Key verification is a crucial step for securely (i.e. privately and authentically) communicating with your contact using Wickr (and really any tool making use of end-to-end encryption). It is only by performing this step that we can protect ourselves from man-in-the-middle attacks where an adversary substitutes their own identity keys for those of the contacts during the initial setup phase.
KEY VERIFICATION IN PRACTICE // Wickr Pro
Given the importance of key verification, a variety of practical solutions exist to help users perform key verification.
Take as an example probably the most widely deployed solution — the certificates used in conjunction with TLS protocol. Essentially, a certificate is a digital voucher that a trusted third party, namely the Certification Authority which issued the certificate, has verified that the holder of a particular key pair has the real world identity specified in the certificate. In other words, a certificate encodes statements of the form “Certification Authority Verisign guarantees that the holder of public key XYZ is the company Wickr Inc.”

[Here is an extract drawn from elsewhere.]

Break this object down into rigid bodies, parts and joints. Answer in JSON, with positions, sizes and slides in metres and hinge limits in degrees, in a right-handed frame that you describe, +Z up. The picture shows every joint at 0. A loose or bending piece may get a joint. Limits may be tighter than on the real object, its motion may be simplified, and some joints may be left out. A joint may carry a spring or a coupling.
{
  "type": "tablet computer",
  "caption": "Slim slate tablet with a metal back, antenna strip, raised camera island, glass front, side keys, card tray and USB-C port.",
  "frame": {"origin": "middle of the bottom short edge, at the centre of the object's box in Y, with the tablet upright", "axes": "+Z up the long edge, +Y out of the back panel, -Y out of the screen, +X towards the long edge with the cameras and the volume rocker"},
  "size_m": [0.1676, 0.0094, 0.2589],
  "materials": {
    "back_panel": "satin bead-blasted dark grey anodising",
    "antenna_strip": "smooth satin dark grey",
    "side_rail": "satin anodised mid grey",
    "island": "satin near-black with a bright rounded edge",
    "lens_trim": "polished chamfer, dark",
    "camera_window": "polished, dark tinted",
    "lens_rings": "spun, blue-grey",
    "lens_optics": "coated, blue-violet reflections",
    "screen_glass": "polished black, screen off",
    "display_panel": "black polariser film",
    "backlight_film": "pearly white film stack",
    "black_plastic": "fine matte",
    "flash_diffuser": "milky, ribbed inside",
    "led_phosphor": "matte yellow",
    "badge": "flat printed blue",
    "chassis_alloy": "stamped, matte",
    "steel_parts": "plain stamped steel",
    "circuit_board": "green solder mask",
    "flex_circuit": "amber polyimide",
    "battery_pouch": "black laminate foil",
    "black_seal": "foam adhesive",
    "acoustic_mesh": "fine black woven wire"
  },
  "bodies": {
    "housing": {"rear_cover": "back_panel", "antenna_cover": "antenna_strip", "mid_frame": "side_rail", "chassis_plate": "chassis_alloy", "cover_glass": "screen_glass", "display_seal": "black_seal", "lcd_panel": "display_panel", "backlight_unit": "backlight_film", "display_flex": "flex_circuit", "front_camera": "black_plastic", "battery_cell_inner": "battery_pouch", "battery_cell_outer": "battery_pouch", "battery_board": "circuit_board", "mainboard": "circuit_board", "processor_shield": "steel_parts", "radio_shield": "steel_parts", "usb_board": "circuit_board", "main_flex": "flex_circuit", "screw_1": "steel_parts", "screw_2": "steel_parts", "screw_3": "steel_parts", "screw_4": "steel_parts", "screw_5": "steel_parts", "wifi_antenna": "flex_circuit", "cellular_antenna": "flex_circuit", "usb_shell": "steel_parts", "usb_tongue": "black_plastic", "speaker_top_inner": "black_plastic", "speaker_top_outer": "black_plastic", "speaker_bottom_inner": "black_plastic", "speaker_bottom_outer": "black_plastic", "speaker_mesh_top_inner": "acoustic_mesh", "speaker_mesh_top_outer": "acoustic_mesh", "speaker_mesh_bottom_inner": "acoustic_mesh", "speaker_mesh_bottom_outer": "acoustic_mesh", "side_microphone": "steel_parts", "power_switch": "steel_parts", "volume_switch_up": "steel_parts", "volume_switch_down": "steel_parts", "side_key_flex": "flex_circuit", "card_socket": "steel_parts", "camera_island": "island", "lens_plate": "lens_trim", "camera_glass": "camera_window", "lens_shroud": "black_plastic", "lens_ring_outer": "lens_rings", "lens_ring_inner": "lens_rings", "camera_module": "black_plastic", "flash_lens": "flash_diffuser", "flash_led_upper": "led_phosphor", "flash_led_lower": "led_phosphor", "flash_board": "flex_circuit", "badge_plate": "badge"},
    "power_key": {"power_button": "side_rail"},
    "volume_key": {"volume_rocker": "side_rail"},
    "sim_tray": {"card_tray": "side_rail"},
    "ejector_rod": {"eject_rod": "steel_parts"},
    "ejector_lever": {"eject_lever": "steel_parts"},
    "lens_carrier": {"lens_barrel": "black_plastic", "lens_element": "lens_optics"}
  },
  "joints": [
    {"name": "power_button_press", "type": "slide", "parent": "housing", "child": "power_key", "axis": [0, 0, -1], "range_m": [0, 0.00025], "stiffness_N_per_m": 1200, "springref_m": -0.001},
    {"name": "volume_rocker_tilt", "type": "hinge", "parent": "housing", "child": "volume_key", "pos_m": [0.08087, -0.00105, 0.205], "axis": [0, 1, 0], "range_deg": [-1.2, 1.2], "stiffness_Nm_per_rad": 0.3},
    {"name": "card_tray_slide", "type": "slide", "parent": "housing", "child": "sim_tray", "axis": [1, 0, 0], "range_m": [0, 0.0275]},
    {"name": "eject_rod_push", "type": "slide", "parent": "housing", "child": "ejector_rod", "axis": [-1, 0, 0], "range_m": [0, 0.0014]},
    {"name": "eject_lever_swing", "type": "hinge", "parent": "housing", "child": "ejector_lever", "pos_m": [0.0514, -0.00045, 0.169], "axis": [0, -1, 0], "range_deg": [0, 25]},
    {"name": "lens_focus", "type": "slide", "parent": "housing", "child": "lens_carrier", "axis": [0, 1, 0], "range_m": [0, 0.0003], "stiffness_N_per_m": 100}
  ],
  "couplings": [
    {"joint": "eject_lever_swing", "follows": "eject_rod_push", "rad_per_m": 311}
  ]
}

Another example of a tool to assist with key verification are the 2D barcodes used by some apps to encode the public part of a key. The idea here is to make it easier for users to communicate their key to each other using some out-of-band channel. A 2D barcode makes this easier by providing users with a simple image they can exchange and scan, potentially a much less arduous task than communicating say, a long strings of digits.
KEY VERIFICATION IN WICKR
Wickr is no exception in that key verification is a crucial part of using the app securely. However, as we do not want to solely rely on third party services for key verification, the certificate solution of TLS is not a realistic option for Wickr. What’s more, when designing the key verification procedure we wanted to build a system which did not require contacts to already have a pre-existing authenticated out-of-band channel with which to communicate their key verification information as this could prove to be an onerous prerequisite in many practical use cases.

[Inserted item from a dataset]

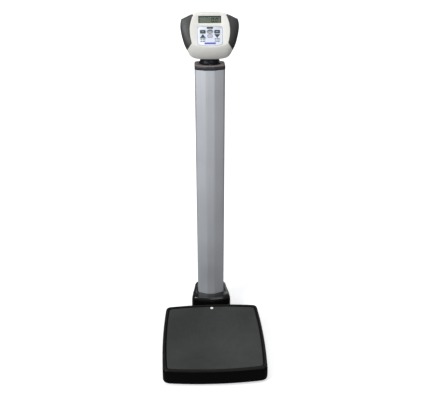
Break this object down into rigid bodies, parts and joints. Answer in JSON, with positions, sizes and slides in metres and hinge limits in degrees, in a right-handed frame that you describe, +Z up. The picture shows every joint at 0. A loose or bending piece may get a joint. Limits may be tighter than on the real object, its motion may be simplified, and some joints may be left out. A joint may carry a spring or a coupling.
{
  "type": "physician column scale",
  "caption": "Digital physician scale: a low square platform with a rubber mat, a silver column behind it and a swivelling display head with side grips and a keypad.",
  "frame": {"origin": "on the floor, in the middle of the footprint's bounding box", "axes": "+Z up along the column; -Y towards the side that a person steps on from; +X to the right for someone who faces the column"},
  "size_m": [0.3642, 0.4994, 1.1331],
  "materials": {
    "dark_steel": "satin grey paint",
    "circuit_board": "green solder mask",
    "black_plastic": "satin black",
    "mat_rubber": "dark grey, small raised diamonds",
    "white_plastic": "white",
    "vial_glass": "clear",
    "satin_aluminium": "satin anodised silver",
    "gloss_black": "gloss black",
    "cap_plastic": "dark grey, fine texture",
    "cable_jacket": "black",
    "bright_steel": "zinc plated",
    "nylon": "natural white",
    "head_plastic": "off-white, fine texture",
    "grip_rubber": "dark grey, soft touch",
    "window_glass": "clear",
    "lcd_glass": "grey-green",
    "label_film": "pale blue-white film",
    "key_grey": "slate grey",
    "battery_can": "printed sleeve",
    "foot_rubber": "black",
    "cell_aluminium": "machined"
  },
  "bodies": {
    "base": {"base_frame": "dark_steel", "junction_board": "circuit_board", "load_cell_front_left": "cell_aluminium", "load_cell_back_left": "cell_aluminium", "load_cell_front_right": "cell_aluminium", "load_cell_back_right": "cell_aluminium", "column_bracket": "dark_steel", "bracket_bolt_1": "bright_steel", "bracket_bolt_2": "bright_steel", "bracket_bolt_3": "bright_steel", "bracket_bolt_4": "bright_steel", "column": "satin_aluminium", "column_shroud": "gloss_black", "column_cap": "cap_plastic", "signal_cable": "cable_jacket", "swivel_disc": "black_plastic", "swivel_stem": "bright_steel", "swivel_nut": "bright_steel"},
    "deck": {"deck_plate": "dark_steel", "platform_cover": "black_plastic", "platform_mat": "mat_rubber", "level_vial_cup": "white_plastic", "level_vial_lens": "vial_glass"},
    "head": {"neck": "black_plastic", "swivel_washer": "nylon", "head_front_shell": "head_plastic", "head_rear_shell": "head_plastic", "grip_left": "grip_rubber", "grip_right": "grip_rubber", "display_window": "window_glass", "lcd_panel": "lcd_glass", "keypad_label": "label_film", "main_board": "circuit_board", "battery_tray": "black_plastic", "battery_1": "battery_can", "battery_2": "battery_can", "battery_3": "battery_can", "battery_4": "battery_can", "battery_5": "battery_can", "battery_6": "battery_can", "power_jack": "black_plastic", "head_screw_1": "bright_steel", "head_screw_2": "bright_steel", "head_screw_3": "bright_steel", "head_screw_4": "bright_steel"},
    "battery_door": {"battery_door": "head_plastic"},
    "foot_front_left": {"levelling_foot_front_left": "foot_rubber"},
    "foot_back_left": {"levelling_foot_back_left": "foot_rubber"},
    "foot_front_right": {"levelling_foot_front_right": "foot_rubber"},
    "foot_back_right": {"levelling_foot_back_right": "foot_rubber"},
    "key_clear": {"key_clear": "key_grey"},
    "key_power": {"key_power": "key_grey"},
    "key_units": {"key_units": "key_grey"},
    "key_zero": {"key_zero": "key_grey"},
    "key_hold": {"key_hold": "key_grey"},
    "key_up": {"key_up": "key_grey"},
    "key_down": {"key_down": "key_grey"}
  },
  "joints": [
    {"name": "deck_press", "type": "slide", "parent": "base", "child": "deck", "axis": [0, 0, -1], "range_m": [0, 0.0005], "stiffness_N_per_m": 1000000},
    {"name": "head_swivel", "type": "hinge", "parent": "base", "child": "head", "pos_m": [0, 0.19571, 0.993], "axis": [0, 0, 1], "range_deg": [-170, 170]},
    {"name": "battery_door_hinge", "type": "hinge", "parent": "head", "child": "battery_door", "pos_m": [0, 0.24076, 1.02335], "axis": [-1, 0, 0], "range_deg": [0, 95]},
    {"name": "foot_front_left_turn", "type": "hinge", "parent": "base", "child": "foot_front_left", "pos_m": [-0.142, -0.20929, 0.004], "axis": [0, 0, 1], "continuous": true},
    {"name": "foot_back_left_turn", "type": "hinge", "parent": "base", "child": "foot_back_left", "pos_m": [-0.142, 0.0747, 0.004], "axis": [0, 0, 1], "continuous": true},
    {"name": "foot_front_right_turn", "type": "hinge", "parent": "base", "child": "foot_front_right", "pos_m": [0.142, -0.20929, 0.004], "axis": [0, 0, 1], "continuous": true},
    {"name": "foot_back_right_turn", "type": "hinge", "parent": "base", "child": "foot_back_right", "pos_m": [0.142, 0.0747, 0.004], "axis": [0, 0, 1], "continuous": true},
    {"name": "key_clear_press", "type": "slide", "parent": "head", "child": "key_clear", "axis": [0, 0.9272, -0.3746], "range_m": [0, 0.0006], "stiffness_N_per_m": 500},
    {"name": "key_power_press", "type": "slide", "parent": "head", "child": "key_power", "axis": [0, 0.9272, -0.3746], "range_m": [0, 0.0006], "stiffness_N_per_m": 500},
    {"name": "key_units_press", "type": "slide", "parent": "head", "child": "key_units", "axis": [0, 0.9272, -0.3746], "range_m": [0, 0.0006], "stiffness_N_per_m": 500},
    {"name": "key_zero_press", "type": "slide", "parent": "head", "child": "key_zero", "axis": [0, 0.9272, -0.3746], "range_m": [0, 0.0006], "stiffness_N_per_m": 500},
    {"name": "key_hold_press", "type": "slide", "parent": "head", "child": "key_hold", "axis": [0, 0.9272, -0.3746], "range_m": [0, 0.0006], "stiffness_N_per_m": 500},
    {"name": "key_up_press", "type": "slide", "parent": "head", "child": "key_up", "axis": [0, 0.9272, -0.3746], "range_m": [0, 0.0006], "stiffness_N_per_m": 500},
    {"name": "key_down_press", "type": "slide", "parent": "head", "child": "key_down", "axis": [0, 0.9272, -0.3746], "range_m": [0, 0.0006], "stiffness_N_per_m": 500}
  ]
}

These constraints motivate the video-based key verification solution used by Wickr applications. The solution consists of two simple steps:
Let’s take Wickr Pro as an example: when I create a new account and accompanying identity keys, Wickr Pro app asks me to create a matching key verification video. To make this video, the app first hashes the public part of my identity keys (using the collision resistant hash function SHA256) and encodes the (first half of the) resulting digest. The result is a short list of English language words unique to my particular public identity key. Next, I am prompted by the app to read out those words while recording myself to produce my key verification video.
Finally, the resulting video is encrypted (using AES256 under freshly chosen random key that only I have access to) and bundled along with the rest of the new account’s public information and stored on the Wickr server to be distributed to other users who wish to communicate with me. The Wickr server is not able to watch my key verification video. I can always re-record my video, which will be encrypted with a new key. In order for anyone to actually watch the video they must first ask for my permission through the Wickr app as described in the next step.
Suppose Alice wants to add me to her contact list. To do this, first her Wickr app obtains my public information from the Wickr server. This includes the encrypted video and my (supposed) public identity key. Next, her app informs me that Alice would like to perform key verification. If I accept the request, then my app sends her the decryption key for the video together with a SHA256 digest of the video I produced in Step 1 to help her verify that she was given the correct video by the Wickr server.
Upon receipt of the decryption key (and verification that her copy of my video has the correct SHA256 digest), Alice’s app decrypts it. Then it runs the same procedure as in Step 1 to obtain the unique word list for my supposed public key obtained from the server. The app plays back my key verification video to Alice while simultaneously displaying the word list it just computed. Now Alice should verify two things:
• The person in the video is who she thinks it is.
• The person is reading out the same list of words that her app is showing her.
If both checks pass, Alice can now be sure that she is really communicating with me and that she has the correct keys on file for me.
WICKR MESSENGER // Wickr Me
As of August 12, 2017, key video verification process in Wickr Me is similar to that on Wickr Pro.
 The careful reader may notice that we do use TLS to communicate between the client and server. However, in that case we only ever need to verify a single key, namely that of the server. Thus the verification happens once when the app is created and the server’s public key is then bundled together with the app (a practice known as “certificate pinning”). Also, the messages inside the TLS tunnel are also encrypted and authenticated separately by the client and server.
 Still, it is worth noting that if I want to create a completely anonymous account (that is one which is not tied in anyway to my real world identity) I can, of course, always just cover the camera when recording the key verification video.